Day 2 turned to Institutional, Creative and Collective Actions, spotlighting cultural institutions and practitioners around the world, and how they’re finding new ways to navigate the uncertainties of the present moment. The framing was broadly post-digital: the foundational problems of metadata standards and collection management have largely been solved. The harder questions now are about what comes next, and how to bake accessibility into practice from the start, rather than as an afterthought.  

Two researchers, Dr Caitlin McGrane and Dr Jacina Leong, showcased findings from the ARC Linkage Project, Museum Digital Social Futures. The project is a collaboration between RMIT, AMaGA and ACMI, co-led by RMIT’s Distinguished Professor Larissa Hjorth and Professor Ingrid Richardson (School of Media & Communication). One key outcome - a free Toolkit for Digital Practice for cultural institutions to evolve their digital literacy - is launching in May 2026.  

"Cultural organisations are already collecting rich, often overlooked insights about how their audiences experience and connect with cultural spaces. Our resource helps them interpret and share that information," said Dr Leong. 

Associate Professor Troy Innocent (School of Design) - fresh from co-convening the Australian Posthuman Summer Lab, an initiative of RMIT's Planetary Civics Inquiry - contributed to a discussion on the intersection of climate, culture and technology.

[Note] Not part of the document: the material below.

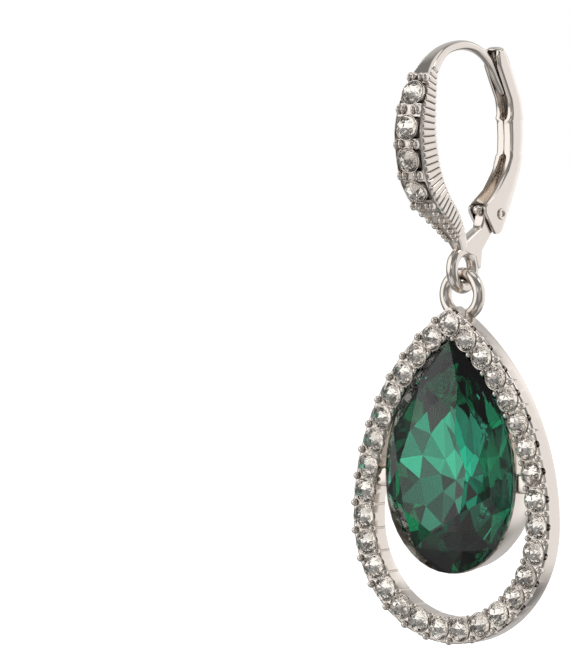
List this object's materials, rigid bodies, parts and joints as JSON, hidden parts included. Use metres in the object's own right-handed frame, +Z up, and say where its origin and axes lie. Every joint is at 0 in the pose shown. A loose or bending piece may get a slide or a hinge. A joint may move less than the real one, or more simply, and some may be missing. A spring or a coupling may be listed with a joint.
{
  "type": "teardrop earring",
  "caption": "Leverback drop earring: a ribbed hook set with small clear stones holds an open teardrop halo of clear stones around a large green pear-cut stone.",
  "frame": {"origin": "inside top of the ear wire's arch, where the earring hangs in the ear lobe", "axes": "+Z up as it hangs, the face looks along -Y, +X to the right seen from the front"},
  "size_m": [0.0206, 0.0153, 0.05],
  "materials": {
    "silver_plate": "polished warm silver plating",
    "clear_crystal": "clear cut crystal with a foil back",
    "emerald_crystal": "emerald green cut crystal with a foil back"
  },
  "bodies": {
    "hook": {"ear_hook": "silver_plate", "hinge_pin": "silver_plate", "hook_stone_1": "clear_crystal", "hook_stone_2": "clear_crystal", "hook_stone_3": "clear_crystal", "hook_stone_4": "clear_crystal"},
    "lever": {"lever": "silver_plate"},
    "drop": {"pendant_frame": "silver_plate", "pear_stone": "emerald_crystal", "halo_stone_01": "clear_crystal", "halo_stone_02": "clear_crystal", "halo_stone_03": "clear_crystal", "halo_stone_04": "clear_crystal", "halo_stone_05": "clear_crystal", "halo_stone_06": "clear_crystal", "halo_stone_07": "clear_crystal", "halo_stone_08": "clear_crystal", "halo_stone_09": "clear_crystal", "halo_stone_10": "clear_crystal", "halo_stone_11": "clear_crystal", "halo_stone_12": "clear_crystal", "halo_stone_13": "clear_crystal", "halo_stone_14": "clear_crystal", "halo_stone_15": "clear_crystal", "halo_stone_16": "clear_crystal", "halo_stone_17": "clear_crystal", "halo_stone_18": "clear_crystal", "halo_stone_19": "clear_crystal", "halo_stone_20": "clear_crystal", "halo_stone_21": "clear_crystal", "halo_stone_22": "clear_crystal", "halo_stone_23": "clear_crystal", "halo_stone_24": "clear_crystal", "halo_stone_25": "clear_crystal", "halo_stone_26": "clear_crystal", "halo_stone_27": "clear_crystal", "halo_stone_28": "clear_crystal", "halo_stone_29": "clear_crystal", "halo_stone_30": "clear_crystal", "halo_stone_31": "clear_crystal"}
  },
  "joints": [
    {"name": "lever_hinge", "type": "hinge", "parent": "hook", "child": "lever", "pos_m": [0, 0.00425, -0.0136], "axis": [-1, 0, 0], "range_deg": [0, 40]},
    {"name": "drop_swing", "type": "hinge", "parent": "hook", "child": "drop", "pos_m": [0, 0.0001, -0.01848], "axis": [1, 0, 0], "range_deg": [-80, 80]}
  ]
}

He mapped the spectrum of responses to the polycrisis: the entanglement of multiple, simultaneous and distinct crises playing out globally. At one end, dystopian resignation; at the other, a transhumanist faith that technology will save us. In between lies what RMIT Professor of Practice Rosi Braidotti calls ‘affirmative ethics’ - a posthuman framework built not on passive acceptance, but on active, transformative thinking: "Saying yes to the world, being worthy of it." He acknowledged that embodied ways of being and knowing are only new to Western schools of thought but have been longstanding practices for First Peoples worldwide.  

Associate Professor Troy Innocent spoke on a panel responding to climate, culture and technology. Credit: Matto Lucas Associate Professor Troy Innocent spoke on a panel responding to climate, culture and technology. Credit: Matto Lucas

Professor Chris Speed, Director of RMIT’s Regenerative Futures Institute, co-chaired No Harm Done, a groundbreaking event series exploring ethical, sustainable pathways for AI throughout thoughtful design with (and by) data. 

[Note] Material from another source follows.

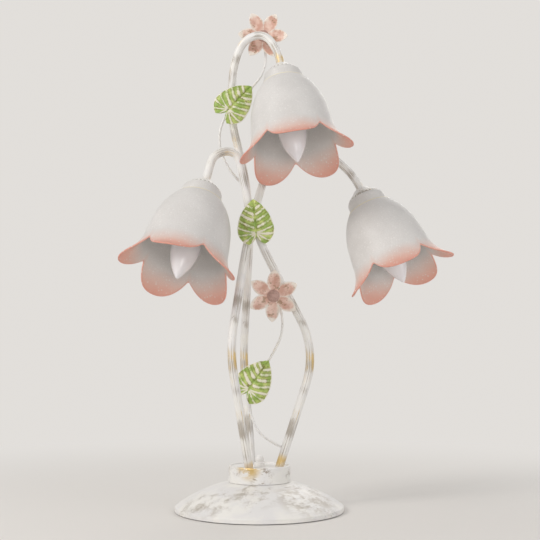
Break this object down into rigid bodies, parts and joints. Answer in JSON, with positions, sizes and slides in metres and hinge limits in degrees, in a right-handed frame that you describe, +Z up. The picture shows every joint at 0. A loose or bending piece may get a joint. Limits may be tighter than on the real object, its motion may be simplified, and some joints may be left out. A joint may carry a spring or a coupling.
{
  "type": "table lamp",
  "caption": "Table lamp with bent enamelled stems rising from a domed base, tulip glass shades with flared petals, candle bulbs, and sheet-metal leaves and flowers on wire vines.",
  "frame": {"origin": "centre of the felt face that the lamp stands on", "axes": "+Z up along the lamp, -Y towards the front, +X to the right seen from the front"},
  "size_m": [0.3942, 0.2467, 0.6115],
  "materials": {
    "cream_enamel": "ivory enamel, dry-brushed with gold and grey-brown",
    "cast_iron": "rough black casting",
    "zinc_steel": "zinc plated",
    "grey_felt": "dark grey pressed felt",
    "white_nylon": "moulded",
    "white_rubber": "soft, matt",
    "pvc_lead": "extruded PVC sheath",
    "white_bakelite": "moulded thermoset",
    "brass": "bright",
    "blush_glass": "satin frosted glass, blushed coral at the petal edges",
    "opal_glass": "glossy opal",
    "nickel": "nickel plated",
    "black_glass": "fused black glass",
    "green_enamel": "leaf green enamel, cream dry-brushed veins",
    "rose_enamel": "dusty pink enamel, cream dry-brushed tips"
  },
  "bodies": {
    "root": {"base_dome": "cream_enamel", "collar": "cream_enamel", "finial_nut": "cream_enamel", "finial_washer": "cream_enamel", "stem_top": "cream_enamel", "stem_left": "cream_enamel", "stem_right": "cream_enamel", "vine_upper": "cream_enamel", "vine_lower": "cream_enamel", "cap_top": "cream_enamel", "cap_left": "cream_enamel", "cap_right": "cream_enamel", "base_weight": "cast_iron", "base_plate": "zinc_steel", "stud": "zinc_steel", "stud_nut": "zinc_steel", "plate_screws": "zinc_steel", "earth_screw": "zinc_steel", "stem_nuts": "zinc_steel", "cap_nut_top": "zinc_steel", "cap_nut_left": "zinc_steel", "cap_nut_right": "zinc_steel", "felt_pad": "grey_felt", "terminal_block": "white_nylon", "cord_grommet": "white_rubber", "lead_top": "pvc_lead", "lead_left": "pvc_lead", "lead_right": "pvc_lead", "holder_top": "white_bakelite", "holder_left": "white_bakelite", "holder_right": "white_bakelite", "holder_shell_top": "brass", "holder_shell_left": "brass", "holder_shell_right": "brass", "holder_contact_top": "brass", "holder_contact_left": "brass", "holder_contact_right": "brass", "leaf_top": "green_enamel", "leaf_middle": "green_enamel", "leaf_bottom": "green_enamel", "flower_top": "rose_enamel", "flower_lower": "rose_enamel", "flower_button_top": "rose_enamel", "flower_button_lower": "rose_enamel"},
    "top_bulb": {"bulb_glass_top": "opal_glass", "bulb_cap_top": "nickel", "bulb_tip_top": "black_glass"},
    "top_ring": {"shade_ring_top": "white_bakelite"},
    "top_shade": {"shade_top": "blush_glass"},
    "left_bulb": {"bulb_glass_left": "opal_glass", "bulb_cap_left": "nickel", "bulb_tip_left": "black_glass"},
    "left_ring": {"shade_ring_left": "white_bakelite"},
    "left_shade": {"shade_left": "blush_glass"},
    "right_bulb": {"bulb_glass_right": "opal_glass", "bulb_cap_right": "nickel", "bulb_tip_right": "black_glass"},
    "right_ring": {"shade_ring_right": "white_bakelite"},
    "right_shade": {"shade_right": "blush_glass"}
  },
  "joints": [
    {"name": "top_bulb_out", "type": "slide", "parent": "root", "child": "top_bulb", "axis": [0.1443, -0.2714, -0.9516], "range_m": [0, 0.1]},
    {"name": "top_ring_turn", "type": "hinge", "parent": "root", "child": "top_ring", "pos_m": [0.03, -0.018, 0.509], "axis": [0.1443, -0.2714, -0.9516], "continuous": true},
    {"name": "top_shade_turn", "type": "hinge", "parent": "root", "child": "top_shade", "pos_m": [0.03, -0.018, 0.509], "axis": [0.1443, -0.2714, -0.9516], "continuous": true},
    {"name": "left_bulb_out", "type": "slide", "parent": "root", "child": "left_bulb", "axis": [-0.2068, -0.3989, -0.8934], "range_m": [0, 0.1]},
    {"name": "left_ring_turn", "type": "hinge", "parent": "root", "child": "left_ring", "pos_m": [-0.0704, -0.0434, 0.3622], "axis": [-0.2068, -0.3989, -0.8934], "continuous": true},
    {"name": "left_shade_turn", "type": "hinge", "parent": "root", "child": "left_shade", "pos_m": [-0.0704, -0.0434, 0.3622], "axis": [-0.2068, -0.3989, -0.8934], "continuous": true},
    {"name": "right_bulb_out", "type": "slide", "parent": "root", "child": "right_bulb", "axis": [0.3647, -0.2405, -0.8996], "range_m": [0, 0.1]},
    {"name": "right_ring_turn", "type": "hinge", "parent": "root", "child": "right_ring", "pos_m": [0.139, 0.0405, 0.3665], "axis": [0.3647, -0.2405, -0.8996], "continuous": true},
    {"name": "right_shade_turn", "type": "hinge", "parent": "root", "child": "right_shade", "pos_m": [0.139, 0.0405, 0.3665], "axis": [0.3647, -0.2405, -0.8996], "continuous": true}
  ]
}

“As ACMI’s Major Research Partner, RMIT is proud to continue our involvement in FACT, which brings together researchers, creative practitioners, industry leaders and policy makers who are grappling with the same questions from completely different angles. That's where the most interesting thinking happens,” said Professor Naomi Stead, Associate Deputy Vice Chancellor, Engagement with RMIT’s College of Design & Social Context.  

RMIT academics also participated in a closed long table forum on Day 3 about Creative Industries and Artificial Intelligence, as part of the Victorian Government’s Creative State 2028 strategy. 

“I came away from the third day of the ACMI FACT symposium with my mind blown – it's clear that AI has the potential to change everything in the Creative Industries, both for better and otherwise. Those of us who care about the arts and creative practice – and RMIT certainly cares deeply - need to be alert to both the blessings and possible curses of this cataclysmically disruptive new technology. We should be curious, excited, skeptical and wary in equal measure, and be ready to work collectively towards policy guardrails and guidelines to protect and expand the role of humans in the AI creativity loop,” Professor Stead continued.

Other programs arising from RMIT’s relationship with ACMI as Major Research Partner include ACMI RMIT + ACMI Audience Lab, ACMI + RMIT Young Creators’ Lab, ACMI X Residency Program, ACMI + RMIT Small Research Grant, ACMI + RMIT Games Prize and more.  

Recordings of Day 1 and 2 sessions are available ACMI’s YouTube for free.